Integrated video card - Intel HD Graphics 4000
External video card - NVIDIA GeForce GTX 660M
P.S. I am writing my game in C# - so I use OpenTK if that is of any help.
Edit:
First of all thanks for all of the responses - they were all very helpful in a way, but unfortunately I think there is just a little bit more to it than just "simplify/optimize your code". Let me share some of my rendering code:
//fields defined when the program is initialized
Rectangle viewport;
//Texture with the size of the viewport
Texture fboTexture;
FBO fbo;
//called every frame
public void Render()
{
//bind the texture to the fbo
GL.BindFramebuffer(FramebufferTarget.Framebuffer, fbo.handle);
GL.FramebufferTexture2D(FramebufferTarget.Framebuffer, fboTexture,
TextureTarget.Texture2D, texture.TextureID, level: 0);
//Begin rendering in Ortho 2D space
GL.MatrixMode(MatrixMode.Projection);
GL.PushMatrix();
GL.LoadIdentity();
GL.Ortho(viewport.Left, viewport.Right, viewport.Top, viewport.Bottom, -1.0, 1.0);
GL.MatrixMode(MatrixMode.Modelview);
GL.PushMatrix();
GL.LoadIdentity();
GL.PushAttrib(AttribMask.ViewportBit);
GL.Viewport(viewport);
//Render the scene - this is really simple I render some quads using shaders
RenderScene();
//Back to Perspective
GL.PopAttrib(); // pop viewport
GL.MatrixMode(MatrixMode.Projection);
GL.PopMatrix();
GL.MatrixMode(MatrixMode.Modelview);
GL.PopMatrix();
//Detach the texture
GL.FramebufferTexture2D(FramebufferTarget.Framebuffer, fboTexture, 0,
0, level: 0);
//Unbind the fbo
GL.BindFramebuffer(FramebufferTarget.Framebuffer, 0);
GL.PushMatrix();
GL.Color4(Color.Black.WithAlpha(128)); //Sets the color to (0,0,0,128) in a RGBA format
for (int i = 0; i < 5; i++)
{
GL.Translate(-1, -1, 0);
//Simple Draw method which binds the texture and draws a quad at (0;0) with
//its size
fboTexture.Draw();
}
GL.PopMatrix();
GL.Color4(Color.White);
fboTexture.Draw();
}
So I don't think there is actually anything wrong with the fbo and rendering onto the texture, because this is not causing the program to slow down on both of my cards. Previously I was initializing the fbo every frame and that might have been the reason for my Nvidia card to slow down, but now when I am pre-initializing everything I get the same FPS both with and without fbo.
I think the problem is not with the textures in general because if I disable textures and just render the untextured quads I get the same result.
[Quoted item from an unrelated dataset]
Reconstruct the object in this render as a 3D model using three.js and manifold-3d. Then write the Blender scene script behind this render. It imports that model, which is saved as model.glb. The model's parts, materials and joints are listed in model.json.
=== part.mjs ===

And still I think that my integrated card should run faster than 40 FPS when rendering only 7 quads on the screen, even if they cover the whole of it.
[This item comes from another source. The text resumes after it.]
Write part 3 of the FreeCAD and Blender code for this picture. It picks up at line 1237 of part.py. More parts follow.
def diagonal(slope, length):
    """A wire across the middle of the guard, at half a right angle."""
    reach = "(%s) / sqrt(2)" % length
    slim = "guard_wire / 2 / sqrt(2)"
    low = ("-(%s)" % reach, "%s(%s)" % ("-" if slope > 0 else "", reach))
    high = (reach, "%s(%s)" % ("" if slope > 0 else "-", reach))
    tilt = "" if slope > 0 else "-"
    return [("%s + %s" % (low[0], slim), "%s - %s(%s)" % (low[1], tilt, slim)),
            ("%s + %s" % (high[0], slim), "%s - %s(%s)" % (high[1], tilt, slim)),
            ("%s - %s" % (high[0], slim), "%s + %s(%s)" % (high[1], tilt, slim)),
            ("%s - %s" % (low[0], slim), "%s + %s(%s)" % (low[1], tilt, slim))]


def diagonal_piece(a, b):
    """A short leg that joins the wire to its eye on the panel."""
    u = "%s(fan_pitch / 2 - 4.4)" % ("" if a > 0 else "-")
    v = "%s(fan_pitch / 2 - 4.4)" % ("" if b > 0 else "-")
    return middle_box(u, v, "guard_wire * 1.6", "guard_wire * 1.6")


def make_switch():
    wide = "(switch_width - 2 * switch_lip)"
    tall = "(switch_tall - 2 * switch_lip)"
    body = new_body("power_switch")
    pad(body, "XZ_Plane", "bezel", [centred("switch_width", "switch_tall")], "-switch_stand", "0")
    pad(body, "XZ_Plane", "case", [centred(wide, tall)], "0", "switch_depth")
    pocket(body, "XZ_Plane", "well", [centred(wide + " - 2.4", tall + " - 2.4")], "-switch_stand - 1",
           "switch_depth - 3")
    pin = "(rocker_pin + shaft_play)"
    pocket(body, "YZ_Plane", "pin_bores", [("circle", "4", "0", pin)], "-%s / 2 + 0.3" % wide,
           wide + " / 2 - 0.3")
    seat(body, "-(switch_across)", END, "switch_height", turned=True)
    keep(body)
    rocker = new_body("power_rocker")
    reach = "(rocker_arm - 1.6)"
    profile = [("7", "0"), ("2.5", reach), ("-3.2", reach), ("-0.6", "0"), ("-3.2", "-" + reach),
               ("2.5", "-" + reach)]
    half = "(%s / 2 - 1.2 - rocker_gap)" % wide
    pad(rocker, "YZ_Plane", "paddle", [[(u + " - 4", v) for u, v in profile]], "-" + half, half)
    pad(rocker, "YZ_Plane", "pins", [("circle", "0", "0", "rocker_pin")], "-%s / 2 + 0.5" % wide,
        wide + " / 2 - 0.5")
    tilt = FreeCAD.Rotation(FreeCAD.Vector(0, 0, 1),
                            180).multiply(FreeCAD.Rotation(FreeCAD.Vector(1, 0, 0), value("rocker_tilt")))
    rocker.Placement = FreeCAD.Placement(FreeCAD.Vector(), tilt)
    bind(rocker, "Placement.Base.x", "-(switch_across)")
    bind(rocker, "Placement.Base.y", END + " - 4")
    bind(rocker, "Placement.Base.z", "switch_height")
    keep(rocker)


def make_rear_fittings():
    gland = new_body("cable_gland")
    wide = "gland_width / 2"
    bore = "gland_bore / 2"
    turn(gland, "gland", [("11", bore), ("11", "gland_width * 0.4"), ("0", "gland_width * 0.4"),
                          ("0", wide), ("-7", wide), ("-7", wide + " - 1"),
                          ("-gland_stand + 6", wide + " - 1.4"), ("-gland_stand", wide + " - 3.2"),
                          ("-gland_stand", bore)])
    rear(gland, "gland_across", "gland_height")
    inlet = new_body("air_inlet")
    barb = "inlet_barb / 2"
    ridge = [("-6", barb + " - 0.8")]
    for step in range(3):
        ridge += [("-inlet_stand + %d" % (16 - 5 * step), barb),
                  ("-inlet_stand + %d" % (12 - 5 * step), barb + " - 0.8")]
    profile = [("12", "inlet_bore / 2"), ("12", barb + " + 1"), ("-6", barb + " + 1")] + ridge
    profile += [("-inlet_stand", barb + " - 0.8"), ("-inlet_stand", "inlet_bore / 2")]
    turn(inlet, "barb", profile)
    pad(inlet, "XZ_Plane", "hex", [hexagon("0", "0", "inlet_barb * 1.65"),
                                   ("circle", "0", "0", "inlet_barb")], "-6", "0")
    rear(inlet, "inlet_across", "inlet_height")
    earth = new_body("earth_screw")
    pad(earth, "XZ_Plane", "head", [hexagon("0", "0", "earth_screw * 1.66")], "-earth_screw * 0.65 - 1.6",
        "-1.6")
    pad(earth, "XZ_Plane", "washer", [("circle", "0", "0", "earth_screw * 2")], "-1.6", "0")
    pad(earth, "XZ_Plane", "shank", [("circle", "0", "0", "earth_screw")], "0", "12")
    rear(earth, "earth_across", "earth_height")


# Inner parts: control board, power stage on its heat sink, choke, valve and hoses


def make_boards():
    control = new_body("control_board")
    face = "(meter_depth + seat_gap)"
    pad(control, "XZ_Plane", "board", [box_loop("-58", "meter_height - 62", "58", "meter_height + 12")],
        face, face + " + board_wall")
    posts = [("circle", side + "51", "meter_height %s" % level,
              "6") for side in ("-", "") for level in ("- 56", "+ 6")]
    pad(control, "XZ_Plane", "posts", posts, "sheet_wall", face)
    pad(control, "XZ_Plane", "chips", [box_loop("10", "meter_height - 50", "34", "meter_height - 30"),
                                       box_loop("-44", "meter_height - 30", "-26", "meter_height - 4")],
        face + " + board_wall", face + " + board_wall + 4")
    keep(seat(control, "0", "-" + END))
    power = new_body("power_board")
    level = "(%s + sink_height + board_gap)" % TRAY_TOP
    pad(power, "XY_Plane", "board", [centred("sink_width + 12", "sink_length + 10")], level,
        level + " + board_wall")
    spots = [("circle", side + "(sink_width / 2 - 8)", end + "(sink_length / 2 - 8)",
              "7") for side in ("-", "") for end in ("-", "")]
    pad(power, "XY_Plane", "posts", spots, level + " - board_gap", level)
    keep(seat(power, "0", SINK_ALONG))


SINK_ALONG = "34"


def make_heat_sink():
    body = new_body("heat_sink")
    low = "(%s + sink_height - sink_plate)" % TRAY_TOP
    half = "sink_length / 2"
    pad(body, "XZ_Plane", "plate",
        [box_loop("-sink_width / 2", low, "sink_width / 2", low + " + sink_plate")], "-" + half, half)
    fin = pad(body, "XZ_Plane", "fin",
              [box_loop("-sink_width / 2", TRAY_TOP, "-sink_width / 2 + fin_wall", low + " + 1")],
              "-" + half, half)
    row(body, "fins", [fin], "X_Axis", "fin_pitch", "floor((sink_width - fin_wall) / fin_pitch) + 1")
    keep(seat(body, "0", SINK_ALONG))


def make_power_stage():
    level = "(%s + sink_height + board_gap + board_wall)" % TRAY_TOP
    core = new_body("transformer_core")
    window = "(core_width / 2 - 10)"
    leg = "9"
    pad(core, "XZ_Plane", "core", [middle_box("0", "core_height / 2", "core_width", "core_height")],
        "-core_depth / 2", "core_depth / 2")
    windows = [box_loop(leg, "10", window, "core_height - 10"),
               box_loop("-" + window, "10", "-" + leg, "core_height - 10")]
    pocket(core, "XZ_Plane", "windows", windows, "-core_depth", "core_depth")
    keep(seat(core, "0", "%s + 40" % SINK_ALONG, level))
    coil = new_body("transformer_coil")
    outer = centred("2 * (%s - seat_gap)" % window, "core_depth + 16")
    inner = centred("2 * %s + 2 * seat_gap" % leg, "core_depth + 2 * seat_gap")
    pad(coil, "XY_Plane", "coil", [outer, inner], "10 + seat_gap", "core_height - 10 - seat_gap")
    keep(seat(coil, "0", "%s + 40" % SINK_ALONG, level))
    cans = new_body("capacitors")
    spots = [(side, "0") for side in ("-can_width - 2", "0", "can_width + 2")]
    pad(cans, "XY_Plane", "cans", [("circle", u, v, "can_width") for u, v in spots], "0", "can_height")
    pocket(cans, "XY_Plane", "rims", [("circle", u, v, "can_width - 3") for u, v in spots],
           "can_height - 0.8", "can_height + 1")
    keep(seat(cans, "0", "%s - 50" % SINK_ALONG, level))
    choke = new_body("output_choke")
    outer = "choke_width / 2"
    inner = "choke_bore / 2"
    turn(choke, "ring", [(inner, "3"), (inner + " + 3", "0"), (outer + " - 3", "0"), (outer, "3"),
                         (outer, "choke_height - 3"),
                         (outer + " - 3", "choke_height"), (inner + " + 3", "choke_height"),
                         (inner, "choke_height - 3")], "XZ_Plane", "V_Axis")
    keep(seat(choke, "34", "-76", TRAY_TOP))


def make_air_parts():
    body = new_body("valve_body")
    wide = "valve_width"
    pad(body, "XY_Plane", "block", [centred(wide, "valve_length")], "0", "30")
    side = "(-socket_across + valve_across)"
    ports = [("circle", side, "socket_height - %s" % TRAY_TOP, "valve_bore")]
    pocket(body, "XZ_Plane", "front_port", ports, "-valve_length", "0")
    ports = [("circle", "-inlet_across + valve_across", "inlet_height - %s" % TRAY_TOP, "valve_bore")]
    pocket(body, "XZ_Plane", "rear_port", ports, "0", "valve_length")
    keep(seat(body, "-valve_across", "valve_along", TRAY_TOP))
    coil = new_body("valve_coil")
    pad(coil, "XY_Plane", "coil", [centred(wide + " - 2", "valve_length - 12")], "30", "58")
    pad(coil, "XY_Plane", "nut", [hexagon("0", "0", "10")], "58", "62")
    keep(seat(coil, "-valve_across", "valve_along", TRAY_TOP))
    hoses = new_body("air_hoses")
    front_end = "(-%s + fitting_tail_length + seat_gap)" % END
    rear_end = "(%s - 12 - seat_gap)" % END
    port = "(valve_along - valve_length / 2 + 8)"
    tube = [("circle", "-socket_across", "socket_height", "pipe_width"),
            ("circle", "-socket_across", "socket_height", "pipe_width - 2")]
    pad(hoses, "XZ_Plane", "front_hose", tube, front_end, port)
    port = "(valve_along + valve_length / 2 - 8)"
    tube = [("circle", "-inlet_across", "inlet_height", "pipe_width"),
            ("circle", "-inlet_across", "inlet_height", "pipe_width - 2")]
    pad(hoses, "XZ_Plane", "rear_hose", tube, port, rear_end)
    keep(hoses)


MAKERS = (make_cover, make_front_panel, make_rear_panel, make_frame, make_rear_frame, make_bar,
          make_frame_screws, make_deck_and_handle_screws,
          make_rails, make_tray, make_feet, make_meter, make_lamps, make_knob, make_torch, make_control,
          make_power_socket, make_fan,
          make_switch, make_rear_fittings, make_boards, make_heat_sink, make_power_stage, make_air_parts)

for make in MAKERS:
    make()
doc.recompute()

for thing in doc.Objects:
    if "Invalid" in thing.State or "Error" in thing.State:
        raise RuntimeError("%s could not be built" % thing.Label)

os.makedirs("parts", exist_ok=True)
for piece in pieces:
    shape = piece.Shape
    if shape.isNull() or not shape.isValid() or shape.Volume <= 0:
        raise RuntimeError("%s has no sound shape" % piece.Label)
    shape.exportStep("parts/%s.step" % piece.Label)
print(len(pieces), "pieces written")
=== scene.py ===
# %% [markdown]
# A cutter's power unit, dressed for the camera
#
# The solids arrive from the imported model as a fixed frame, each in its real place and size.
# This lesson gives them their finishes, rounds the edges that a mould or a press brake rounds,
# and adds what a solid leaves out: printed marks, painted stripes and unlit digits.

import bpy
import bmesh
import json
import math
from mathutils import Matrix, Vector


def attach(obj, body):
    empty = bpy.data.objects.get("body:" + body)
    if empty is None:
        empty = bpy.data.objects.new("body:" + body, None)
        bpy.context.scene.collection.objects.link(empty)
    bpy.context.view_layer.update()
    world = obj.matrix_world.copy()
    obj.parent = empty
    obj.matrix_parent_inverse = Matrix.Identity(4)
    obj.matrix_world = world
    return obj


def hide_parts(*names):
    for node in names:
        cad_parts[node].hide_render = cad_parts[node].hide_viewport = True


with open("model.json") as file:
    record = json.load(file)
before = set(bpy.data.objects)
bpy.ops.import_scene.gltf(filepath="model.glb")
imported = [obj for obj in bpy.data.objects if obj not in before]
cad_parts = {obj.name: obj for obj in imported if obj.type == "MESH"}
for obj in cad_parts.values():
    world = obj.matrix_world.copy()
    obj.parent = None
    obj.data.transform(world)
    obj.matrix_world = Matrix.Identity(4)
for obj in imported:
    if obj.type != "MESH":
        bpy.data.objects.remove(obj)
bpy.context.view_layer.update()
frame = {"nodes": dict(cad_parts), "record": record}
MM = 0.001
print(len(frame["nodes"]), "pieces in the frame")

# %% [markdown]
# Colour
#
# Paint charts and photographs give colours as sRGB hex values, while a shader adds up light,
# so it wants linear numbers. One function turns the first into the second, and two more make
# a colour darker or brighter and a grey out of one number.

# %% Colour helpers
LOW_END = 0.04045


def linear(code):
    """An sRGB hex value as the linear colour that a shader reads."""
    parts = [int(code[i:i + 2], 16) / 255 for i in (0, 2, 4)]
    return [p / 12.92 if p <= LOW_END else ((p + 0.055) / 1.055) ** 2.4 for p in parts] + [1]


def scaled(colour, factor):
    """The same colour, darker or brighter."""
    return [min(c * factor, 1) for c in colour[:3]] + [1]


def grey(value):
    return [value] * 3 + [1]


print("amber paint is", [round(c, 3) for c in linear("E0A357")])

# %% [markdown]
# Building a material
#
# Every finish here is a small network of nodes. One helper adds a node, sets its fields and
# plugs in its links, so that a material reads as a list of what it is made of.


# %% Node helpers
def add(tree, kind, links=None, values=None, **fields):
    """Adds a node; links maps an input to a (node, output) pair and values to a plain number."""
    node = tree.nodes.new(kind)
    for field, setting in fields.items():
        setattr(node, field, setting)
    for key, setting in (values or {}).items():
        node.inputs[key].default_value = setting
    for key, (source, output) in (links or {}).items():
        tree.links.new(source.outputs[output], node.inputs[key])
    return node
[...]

Can you give me some tips on how can I actually profile this and post back the result? That would be really useful.
Edit 2:
Ok I experimented a bit and managed to get much better performance. First I tried rendering the final quads with a shader - this didn't have any impact on performance as I expected.
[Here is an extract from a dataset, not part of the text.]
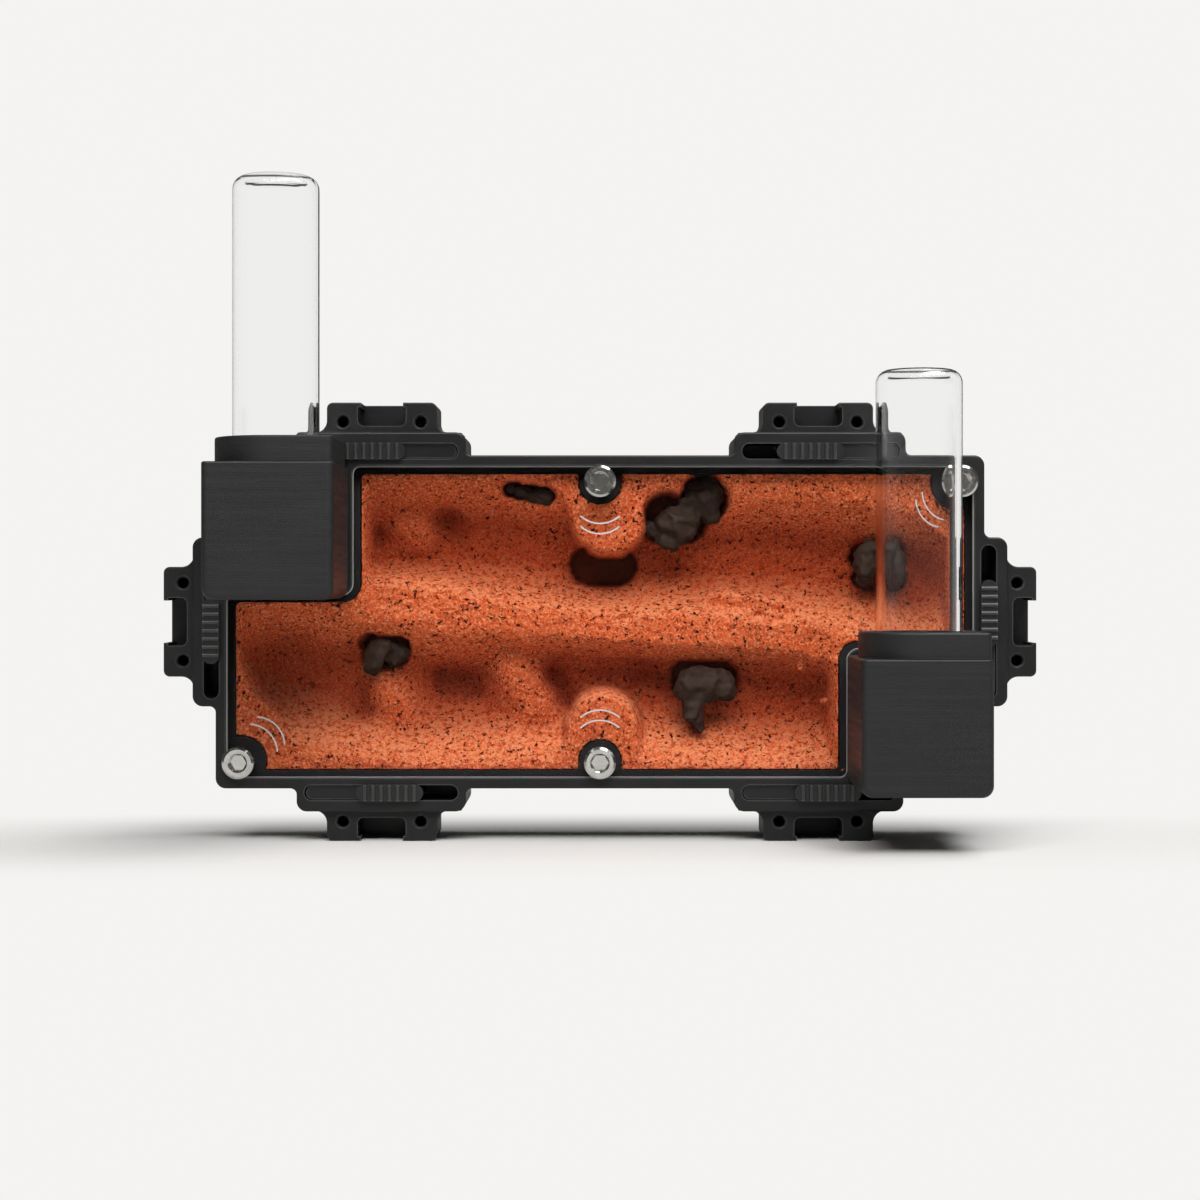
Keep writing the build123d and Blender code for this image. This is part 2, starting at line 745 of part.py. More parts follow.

Then I tried to run a profiler. But I far as I know SlimTune is just a CPU profiler and it didn't give me the results I wanted. Then I tried gDEBugger. It has an integration with visual studio which I later found out that it does not support .NET projects. I tried running the external version but it didn't seem to work (but maybe I just haven't played with it enough).
The thing that really did the trick was that rather than rendering the 7 quads directly to the screen I first render them on a texture, again using fbo, and then render the final texture once onto the screen. This got my fps from 40 to 120. Again this seem kind of curios to say the least. Why is rendering to a texture way faster than directly rendering to the screen? Nevertheless thanks for the help everyone - it seems that I have fixed my problem. I would really appreciate if someone come up with reasonable explanation of the situation.